For structural explanations — why Prussia, not Austria or some other power, knitted the German states together — Christopher Clark’s 'Iron Kingdom' is indispensable. Clark explains institutions, the Junker class, the bureaucracy, and cultural threads that academic works sometimes bury under jargon. For the immediate cause-and-effect of unification, Michael Howard’s 'The Franco-Prussian War: The German Conquest of France 1870–1871' is concise and clarifying; the war’s diplomatic twists are where Bismarck’s craft really shows. If you’re curious about social and economic underpinnings, read Hans-Ulrich Wehler’s 'The German Empire 1871–1918' for a macro view of elites, industrialization, and politics.

Finally, don’t neglect primary sources and varied perspectives: Bismarck’s own reflections (translations of his memoirs) and contemporary newspaper accounts. Mixing biography, military history, and social analysis helped me see how policy, personality, and structural change combined — and it kept the narrative lively rather than dry scholarship.
Jack
Jack
2025-08-27 16:06:01
I get a little giddy talking about the messy, theatrical birth of the Second Reich — it’s like watching a political drama where Prussia slowly becomes the lead actor. If you want an accessible, richly detailed start, I’d pick up 'Iron Kingdom' by Christopher Clark. It’s not just Bismarck; Clark walks you through Prussia’s long shadow over German lands, the institutional quirks, and the slow cultural shifts that made unification possible. It reads like a sweeping origin story, which is perfect if you want the bigger canvas before zooming in.

After that, I’d move to a focused biography: 'Bismarck: A Life' by Jonathan Steinberg. Steinberg gives you the personality — the practical scheming, the grudges, the parliamentary jousting — and explains how one man’s tactics meshed with Prussia’s strengths. To understand the military and diplomatic catalyst, add Michael Howard’s 'The Franco-Prussian War: The German Conquest of France 1870–1871' for a tight account of the war that sealed unification. And if you like heavy lifting, Otto Pflanze’s multi-volume 'Bismarck and the Development of Germany' is a classic that digs deep into political institutions and the years of statecraft.

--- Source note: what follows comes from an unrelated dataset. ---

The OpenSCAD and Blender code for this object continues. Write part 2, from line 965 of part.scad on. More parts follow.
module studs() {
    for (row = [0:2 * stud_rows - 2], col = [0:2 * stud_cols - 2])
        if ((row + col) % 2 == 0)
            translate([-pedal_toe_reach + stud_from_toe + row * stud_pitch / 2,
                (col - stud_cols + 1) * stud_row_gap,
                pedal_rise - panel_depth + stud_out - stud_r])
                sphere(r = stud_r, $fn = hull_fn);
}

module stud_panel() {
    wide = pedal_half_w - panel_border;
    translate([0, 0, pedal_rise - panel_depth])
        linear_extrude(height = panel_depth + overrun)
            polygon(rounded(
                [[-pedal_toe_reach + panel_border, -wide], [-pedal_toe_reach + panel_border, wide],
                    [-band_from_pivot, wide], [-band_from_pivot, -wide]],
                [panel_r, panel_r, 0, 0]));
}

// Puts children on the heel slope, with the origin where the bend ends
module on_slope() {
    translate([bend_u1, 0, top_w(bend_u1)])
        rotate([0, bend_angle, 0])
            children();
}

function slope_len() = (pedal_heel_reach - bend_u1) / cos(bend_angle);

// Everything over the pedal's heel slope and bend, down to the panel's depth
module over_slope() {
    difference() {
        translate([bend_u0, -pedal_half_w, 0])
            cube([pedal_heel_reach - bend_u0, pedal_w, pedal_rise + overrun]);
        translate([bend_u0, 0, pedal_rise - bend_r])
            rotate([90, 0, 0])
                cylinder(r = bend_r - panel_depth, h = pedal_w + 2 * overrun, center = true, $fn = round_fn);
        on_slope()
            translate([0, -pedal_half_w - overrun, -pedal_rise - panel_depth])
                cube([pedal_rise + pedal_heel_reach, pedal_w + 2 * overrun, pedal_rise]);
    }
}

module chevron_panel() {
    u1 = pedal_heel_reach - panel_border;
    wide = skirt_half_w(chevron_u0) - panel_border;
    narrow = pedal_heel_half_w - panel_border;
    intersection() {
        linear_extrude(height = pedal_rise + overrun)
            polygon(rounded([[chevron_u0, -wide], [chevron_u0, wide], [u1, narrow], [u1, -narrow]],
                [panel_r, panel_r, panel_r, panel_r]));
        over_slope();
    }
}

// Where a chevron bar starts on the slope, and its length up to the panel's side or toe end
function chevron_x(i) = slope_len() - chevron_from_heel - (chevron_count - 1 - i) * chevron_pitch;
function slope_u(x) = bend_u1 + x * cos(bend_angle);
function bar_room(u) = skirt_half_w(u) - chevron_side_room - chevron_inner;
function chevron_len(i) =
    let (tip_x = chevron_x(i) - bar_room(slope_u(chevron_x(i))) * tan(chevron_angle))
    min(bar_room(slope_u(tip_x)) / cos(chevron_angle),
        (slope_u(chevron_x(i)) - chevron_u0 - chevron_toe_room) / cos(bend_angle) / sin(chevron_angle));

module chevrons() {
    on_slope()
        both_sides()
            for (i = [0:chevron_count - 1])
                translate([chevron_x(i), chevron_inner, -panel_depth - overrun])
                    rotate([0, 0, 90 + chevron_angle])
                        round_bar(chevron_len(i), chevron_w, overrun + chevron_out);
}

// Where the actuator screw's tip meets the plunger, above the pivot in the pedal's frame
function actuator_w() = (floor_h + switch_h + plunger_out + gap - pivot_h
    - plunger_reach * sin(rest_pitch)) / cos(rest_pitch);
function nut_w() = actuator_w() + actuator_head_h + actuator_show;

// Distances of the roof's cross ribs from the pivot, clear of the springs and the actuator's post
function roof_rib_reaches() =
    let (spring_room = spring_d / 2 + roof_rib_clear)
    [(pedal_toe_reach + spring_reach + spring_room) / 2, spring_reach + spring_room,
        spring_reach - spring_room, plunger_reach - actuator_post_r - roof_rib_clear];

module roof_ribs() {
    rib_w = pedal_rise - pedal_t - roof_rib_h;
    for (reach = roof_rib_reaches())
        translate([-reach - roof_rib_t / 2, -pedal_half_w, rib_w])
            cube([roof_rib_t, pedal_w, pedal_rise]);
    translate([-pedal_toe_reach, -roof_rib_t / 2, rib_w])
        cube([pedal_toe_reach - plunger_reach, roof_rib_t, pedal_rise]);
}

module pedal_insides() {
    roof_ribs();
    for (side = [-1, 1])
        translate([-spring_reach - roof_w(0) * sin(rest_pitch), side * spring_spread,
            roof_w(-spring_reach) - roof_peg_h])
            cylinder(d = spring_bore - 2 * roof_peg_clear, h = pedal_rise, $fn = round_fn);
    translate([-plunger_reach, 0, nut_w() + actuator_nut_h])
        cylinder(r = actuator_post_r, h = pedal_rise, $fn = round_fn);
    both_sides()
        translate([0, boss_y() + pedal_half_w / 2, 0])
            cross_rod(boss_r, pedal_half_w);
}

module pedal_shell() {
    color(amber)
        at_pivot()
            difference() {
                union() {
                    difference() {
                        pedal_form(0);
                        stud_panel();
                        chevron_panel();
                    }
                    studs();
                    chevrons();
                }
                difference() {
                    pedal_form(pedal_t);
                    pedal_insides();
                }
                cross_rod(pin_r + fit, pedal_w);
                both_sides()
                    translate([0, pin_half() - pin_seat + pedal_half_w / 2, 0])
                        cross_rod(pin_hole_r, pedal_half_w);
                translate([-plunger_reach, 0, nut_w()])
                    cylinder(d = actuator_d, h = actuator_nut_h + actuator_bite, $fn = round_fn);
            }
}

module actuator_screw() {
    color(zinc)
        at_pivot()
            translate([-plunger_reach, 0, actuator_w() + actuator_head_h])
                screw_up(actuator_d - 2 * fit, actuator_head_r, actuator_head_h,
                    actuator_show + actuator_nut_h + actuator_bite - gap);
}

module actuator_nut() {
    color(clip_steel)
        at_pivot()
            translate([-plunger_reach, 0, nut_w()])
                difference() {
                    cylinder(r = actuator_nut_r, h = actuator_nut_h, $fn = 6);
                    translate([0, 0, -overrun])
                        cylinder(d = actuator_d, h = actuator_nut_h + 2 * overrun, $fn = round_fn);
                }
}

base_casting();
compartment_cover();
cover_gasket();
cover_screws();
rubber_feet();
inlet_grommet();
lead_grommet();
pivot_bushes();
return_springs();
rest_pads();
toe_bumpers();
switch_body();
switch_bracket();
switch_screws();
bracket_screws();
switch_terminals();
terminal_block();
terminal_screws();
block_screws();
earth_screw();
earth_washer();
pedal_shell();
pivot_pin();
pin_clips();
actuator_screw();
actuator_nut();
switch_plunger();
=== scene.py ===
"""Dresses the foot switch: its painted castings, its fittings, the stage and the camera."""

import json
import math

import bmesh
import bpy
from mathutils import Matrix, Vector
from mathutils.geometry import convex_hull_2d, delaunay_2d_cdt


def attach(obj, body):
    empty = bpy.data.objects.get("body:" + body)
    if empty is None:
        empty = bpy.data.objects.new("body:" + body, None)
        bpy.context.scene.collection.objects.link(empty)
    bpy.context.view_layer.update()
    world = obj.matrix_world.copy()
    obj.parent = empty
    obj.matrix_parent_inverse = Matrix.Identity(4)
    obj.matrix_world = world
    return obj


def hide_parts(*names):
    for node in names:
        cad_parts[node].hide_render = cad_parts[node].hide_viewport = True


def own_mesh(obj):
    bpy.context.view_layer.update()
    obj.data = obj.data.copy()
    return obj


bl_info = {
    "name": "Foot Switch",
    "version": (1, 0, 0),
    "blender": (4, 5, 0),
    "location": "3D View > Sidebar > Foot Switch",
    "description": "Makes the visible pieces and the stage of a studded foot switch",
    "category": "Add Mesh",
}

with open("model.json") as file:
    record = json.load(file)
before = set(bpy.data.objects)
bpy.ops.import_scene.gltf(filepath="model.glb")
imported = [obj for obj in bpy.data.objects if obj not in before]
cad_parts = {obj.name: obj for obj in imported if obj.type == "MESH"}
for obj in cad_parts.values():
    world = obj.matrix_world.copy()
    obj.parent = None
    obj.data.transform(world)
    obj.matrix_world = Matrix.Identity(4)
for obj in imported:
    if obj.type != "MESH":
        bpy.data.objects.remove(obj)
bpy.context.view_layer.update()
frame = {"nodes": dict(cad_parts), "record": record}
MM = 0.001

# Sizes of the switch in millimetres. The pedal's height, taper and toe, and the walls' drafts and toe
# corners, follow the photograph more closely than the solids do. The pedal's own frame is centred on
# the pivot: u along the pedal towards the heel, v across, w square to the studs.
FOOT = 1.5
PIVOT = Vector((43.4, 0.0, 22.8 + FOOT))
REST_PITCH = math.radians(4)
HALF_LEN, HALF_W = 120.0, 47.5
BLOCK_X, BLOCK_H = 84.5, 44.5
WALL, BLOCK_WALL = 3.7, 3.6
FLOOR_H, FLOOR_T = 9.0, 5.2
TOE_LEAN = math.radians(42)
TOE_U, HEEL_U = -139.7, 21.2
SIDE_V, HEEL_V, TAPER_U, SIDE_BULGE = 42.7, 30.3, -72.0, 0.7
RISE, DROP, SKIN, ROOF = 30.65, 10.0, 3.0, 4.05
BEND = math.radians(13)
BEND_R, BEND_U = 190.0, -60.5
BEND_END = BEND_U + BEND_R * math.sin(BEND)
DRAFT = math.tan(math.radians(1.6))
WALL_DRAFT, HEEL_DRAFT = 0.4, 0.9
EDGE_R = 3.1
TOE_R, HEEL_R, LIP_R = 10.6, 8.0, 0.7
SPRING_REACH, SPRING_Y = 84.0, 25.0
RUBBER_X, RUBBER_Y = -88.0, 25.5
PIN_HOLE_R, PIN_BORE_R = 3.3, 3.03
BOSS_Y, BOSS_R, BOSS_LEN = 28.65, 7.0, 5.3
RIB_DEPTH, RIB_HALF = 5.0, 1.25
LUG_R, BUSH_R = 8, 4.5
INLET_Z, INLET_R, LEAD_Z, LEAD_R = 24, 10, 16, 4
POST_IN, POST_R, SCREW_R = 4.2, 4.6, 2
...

If you want to branch out: read Hans-Ulrich Wehler’s 'The German Empire 1871–1918' for social-structural analysis (how elites, peasants, industry, and the army interacted), and then glance at contemporary documents — Bismarck’s memoirs or his letters — to hear the voice behind the legend. Maps of the Zollverein and timelines of 1848–1871 help too; they turned a confusing jumble into something you can actually visualize. Honestly, mixing one big-picture book, a sharp biography, and a military/diplomatic study gave me the clearest picture — and it kept the reading from feeling like a dry lecture.
Quinn
Quinn
2025-08-30 00:20:39
Whenever friends ask which single books cut through the fog about how the German Empire rose, I usually hand them three short recommendations: 'Iron Kingdom' by Christopher Clark for the long Prussian backstory, 'Bismarck: A Life' by Jonathan Steinberg for the man and his tactics, and Michael Howard’s 'The Franco-Prussian War: The German Conquest of France 1870–1871' to understand the decisive military-diplomatic moment. Those three cover institutions, personality, and the catalyzing war, which is exactly the trio I used when I mapped the timeline on a kitchen table with a cup of tea and a sticky note for every treaty and battle. If you want more depth after that, dive into Otto Pflanze’s 'Bismarck and the Development of Germany' and Hans-Ulrich Wehler’s 'The German Empire 1871–1918' — they’re denser, more analytical, and brilliant if you like structural explanations. Also, look for translations of Bismarck’s own memoirs; reading some primary texts made the whole political choreography click for me.